A la fin de l'année, l'activité représentera 25% du chiffre d'affaire global des Ateliers du Bois d'Halatte.
Le regard d’un travailleur handicapé
‘L'important, c'est d'être tiré par le haut'
« Au départ, j'ai hésitéà accepter ce poste. Quand on a des responsabilités, il faut se lancer à fond et beaucoup donner ». Bruno Muller, arrivé en tant qu'usager au CAT des Ateliers du Bois d'Halatte en février 2006, a pesé sa décision avant d'accepter la proposition de la direction de faire de lui le chef d'équipe de la nouvelle activité démantèlement d'écrans.
Un équilibre retrouvé et un parcours fulgurant. Mais aussi des horaires, du stress, et du travail en plus. Aujourd'hui, Bruno Muller, un œil sur son écran d'ordinateur et l'autre sur la chaine où s'active l'équipe, avoue recevoir «beaucoup de satisfactions».
Au cœur du projet, Bruno est en contact quotidien avec REMONDIS. Avec eux il gère les commandes de camions, et leur rends compte des résultats tous les jours.« On est client, c'est à nous de gérer les flux ».
"Atteindre les objectifs"
En interne, il fait remonter les demandes de matériel, les états de réception et d'expédition de la marchandise auprès du chef d'atelier, et s'occupe de la gestion administrative, des emplois du temps. Il est responsable du suivi de production.« Je dois inciter mes gars à atteindre les objectifs »explique-t-il.
Ancien militaire, Bruno Muller avait déjà eu une expérience d'encadrement avant d'entrer au CAT puis à l'entreprise adaptée du Bois d'Halatte. S'il a retrouvé un rôle de chef d'équipe, il raconte avoir changé sa manière de travailler :« A l'armée, les militaires sont obligés de suivre. Ici c'est au chef de s'adapter, tout en veillant à obtenir des résultats.
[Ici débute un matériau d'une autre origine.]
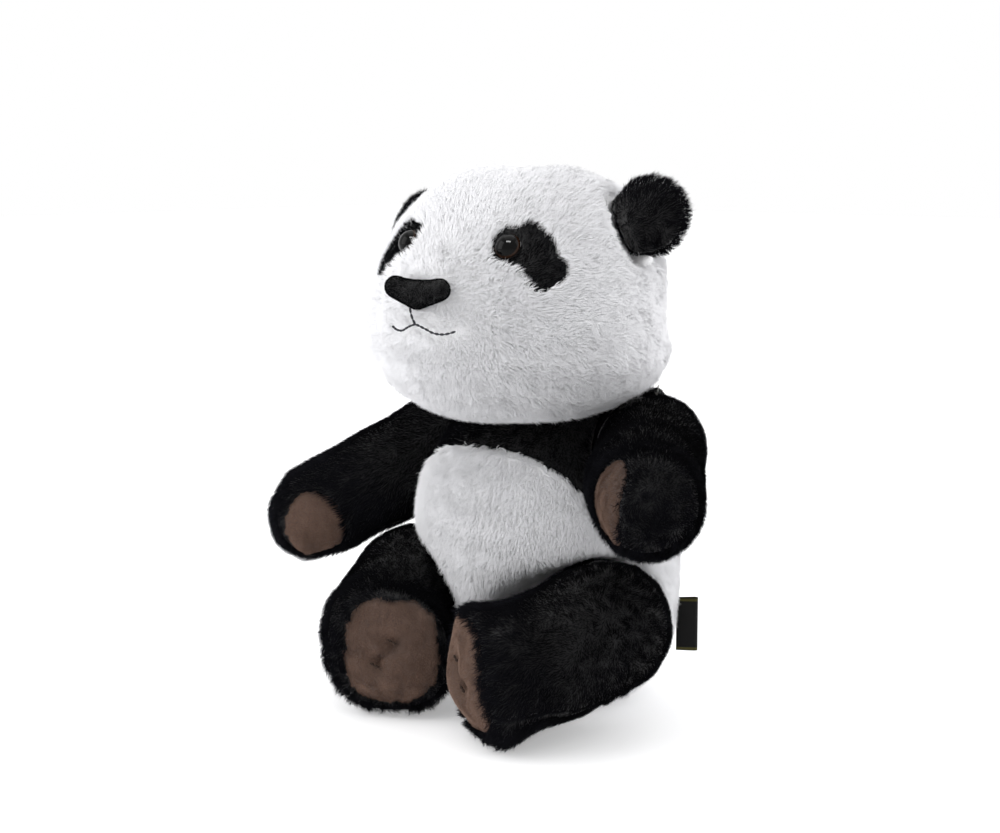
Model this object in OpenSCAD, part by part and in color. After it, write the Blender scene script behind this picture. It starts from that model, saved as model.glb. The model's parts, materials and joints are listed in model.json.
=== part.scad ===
// Plush panda sitting upright, stuffed and sewn, with black limbs, ears and
// yoke, white head, belly and back, and brown velour soles and paw pads.
// The toy faces -Y, its left side is +X, and it sits on the plane z = 0.

/* [Build] */
// Thickness of the fabric with its dense pile
skin_t = 2.6; // [2:0.2:3.2]
// Clearance between parts that move against each other
gap = 0.5; // [0.4:0.05:0.7]
// Sides around each stuffed shape
round_sides = 22; // [20:2:32]

/* [Torso] */
// Half width of the seat
seat_w = 67; // [63:0.5:69]
// Half depth of the seat
seat_d = 58; // [55:0.5:60]
// Half width of the chest
chest_w = 65; // [61:0.5:67]
// Height of the neck seam on the body's axis
neck_z = 155.5; // [154:0.5:157]
// Forward tilt of the neck seam in degrees
neck_tilt = 10.5; // [9:0.5:12]
// Height of the top of the white belly panel
belly_top = 131; // [124:1:134]

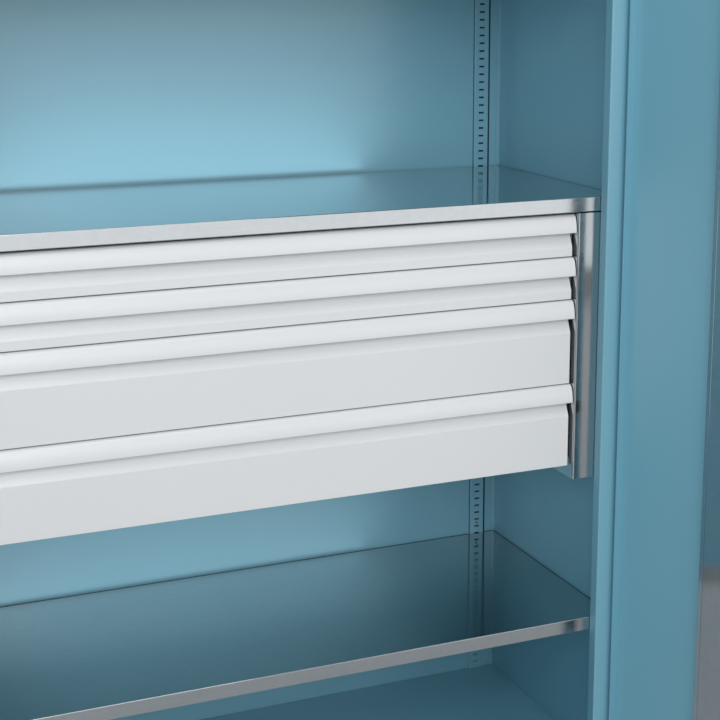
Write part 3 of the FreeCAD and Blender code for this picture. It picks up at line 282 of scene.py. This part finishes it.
rubber = moulded("black_rubber", (0.018, 0.018, 0.019), 0.75)
nylon = moulded("black_nylon", (0.028, 0.028, 0.030), 0.48)
# the same blue darkened to a tenth: painted shade for the unlit hollow of a slot strip, and for the dark gaps beside
# the strips and round the shelves
blue_painted_shade = powder_coat("blue_powder_coat_painted_shade", shade(BLUE, 0.10), 0.6, 0.3, 0.0, 0.3)

BY_SLOT = {
    "blue_paint": blue,
    "grey_paint": grey,
    "galvanised": galvanised,
    "rail_steel": rail_steel,
    "bright_steel": bright_steel,
    "dark_casting": casting,
    "chrome": nickel,
    "black_rubber": rubber,
    "nylon": nylon,
}
UPRIGHT = ("drawer_block_side_left", "drawer_block_side_right", "door_stiffener_left", "door_stiffener_right", "lock_case")

# --------------------------------------------------- finish of the CAD nodes


def clean_normals():
    """A node group that drops the imported shading, so that the modifiers
    after it can work out smooth normals of their own."""
    g = bpy.data.node_groups.new("clean_normals", "GeometryNodeTree")
    g.interface.new_socket("Geometry", in_out="INPUT", socket_type="NodeSocketGeometry")
    g.interface.new_socket("Geometry", in_out="OUTPUT", socket_type="NodeSocketGeometry")
    gin, gout = g.nodes.new("NodeGroupInput"), g.nodes.new("NodeGroupOutput")
    last = gin.outputs[0]
    for name in ("custom_normal", "sharp_edge"):
        r = g.nodes.new("GeometryNodeRemoveAttribute")
        r.inputs["Name"].default_value = name
        g.links.new(last, r.inputs["Geometry"])
        last = r.outputs["Geometry"]
    m = g.nodes.new("GeometryNodeMergeByDistance")
    m.inputs["Distance"].default_value = 0.000002
    g.links.new(last, m.inputs["Geometry"])
    s = g.nodes.new("GeometryNodeSetShadeSmooth")
    g.links.new(m.outputs["Geometry"], s.inputs["Geometry"])
    g.links.new(s.outputs["Geometry"], gout.inputs[0])
    return g


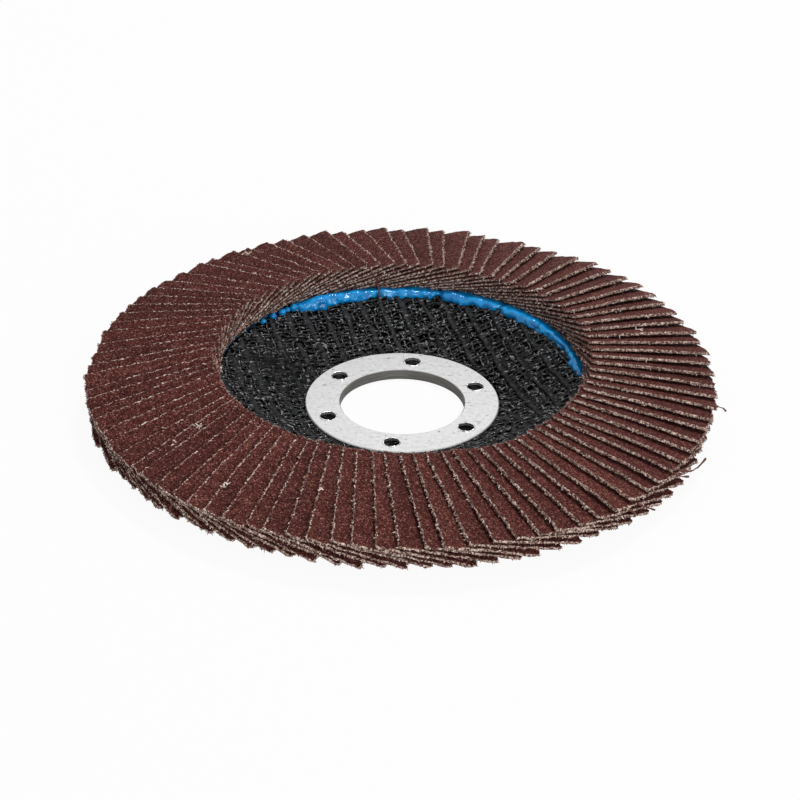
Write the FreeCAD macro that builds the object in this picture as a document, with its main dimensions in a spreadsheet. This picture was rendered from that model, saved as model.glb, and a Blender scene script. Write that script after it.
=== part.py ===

Je dois tenir compte du handicap dans la répartition des tâches, les travailleurs ne sont pas interchangeables ».
"Ils se donnent à fond"
Loin de le vivre comme une contrainte, il y a trouvé ce « plus » difficile à exprimer :« Ici j'ai découvert des gars très courageux, plus que dans le milieu ordinaire. Ils sont contents d'avoir du travail, ils se sentent utiles et retrouvent quelque chose, alors ils se donnent à fond ».
Désormais son but est que l'activité se développe, qu'il y ait des débouchés pour d'autres.
« L'important, c'est d'être tiré par le haut. Il le faut pour la planète, pour limiter nos déchets. »
Le regard de l'entreprise
Interview de Vincent Rouméas, ingénieur, Directeur des projets de développement chez REMONDIS Electrorecycling SAS
« Chacun apporte ses savoir-faire »
Comment se passe la répartition des rôles entre votre entreprise et l'EA ?
De notre côté, nous manageons et organisons la mise en filière DEEE, et nous fixons les objectifs. Par exemple on apporte notre expérience environnementale et professionnelle, notre connaissance de la réglementation ou des questions logistiques.
Ensuite c'est à l'établissement de gérer la vie et l'organisation de l'atelier. Pour améliorer la productivité ou monter en performance, nous donnons notre avis, mais on s'en remet vraiment à l'expérience de l'établissement. La gestion des hommes est son savoir-faire. Pour nous c'est très intéressant de travailler avec une structure qui sait gérer les différences et atteindre son objectif.
Que retirez vous de cette expérience ?
D'abord nous sommes très satisfaits et nous avons la volonté de l'étendre.
Ensuite cela nous incite à réfléchir. Au départ, nous sommes arrivés avec des idées sur la manière dont nous devions faire les choses. On a fourni un certain nombre de matériel pour démarrer. Au fur et à mesure, les travailleurs de l'atelier nous ont proposé d'autres équipements : utiliser une visseuse pneumatique ou installer un tapis roulant par exemple, des systèmes qu'ils avaient utilisés ailleurs. Un retour positif, qui a permis d'aller plus vite.
Nous pensions être arrivés au bout de la réflexion sur l'organisation de l'activité, mais
nous avons compris que nous n'étions pas forcément les mieux placés pour le faire.
Que conseillerez-vous aux établissements et aux entreprises qui veulent travailler ensemble ?
Pour les établissements, je dirai que cela peut être dangereux de se lancer dans des secteurs qu'ils ne connaissent pas bien. Pour cela, il ne faut pas hésiter à s'appuyer sur les entreprises qui apportent leur maîtrise du secteur.
Pour les entreprises, la bonne formule est d'abord de tester l'activité, puis de voir comment l'étendre. Il faut aussi essayer et ne pas se limiter seulement aux critères de coûts ou économiques.
La réussite vient quand deux savoir-faire se mettent ensemble : notre savoir-faire industriel dans notre domaine spécifique et le savoir-faire des ESAT et des EA.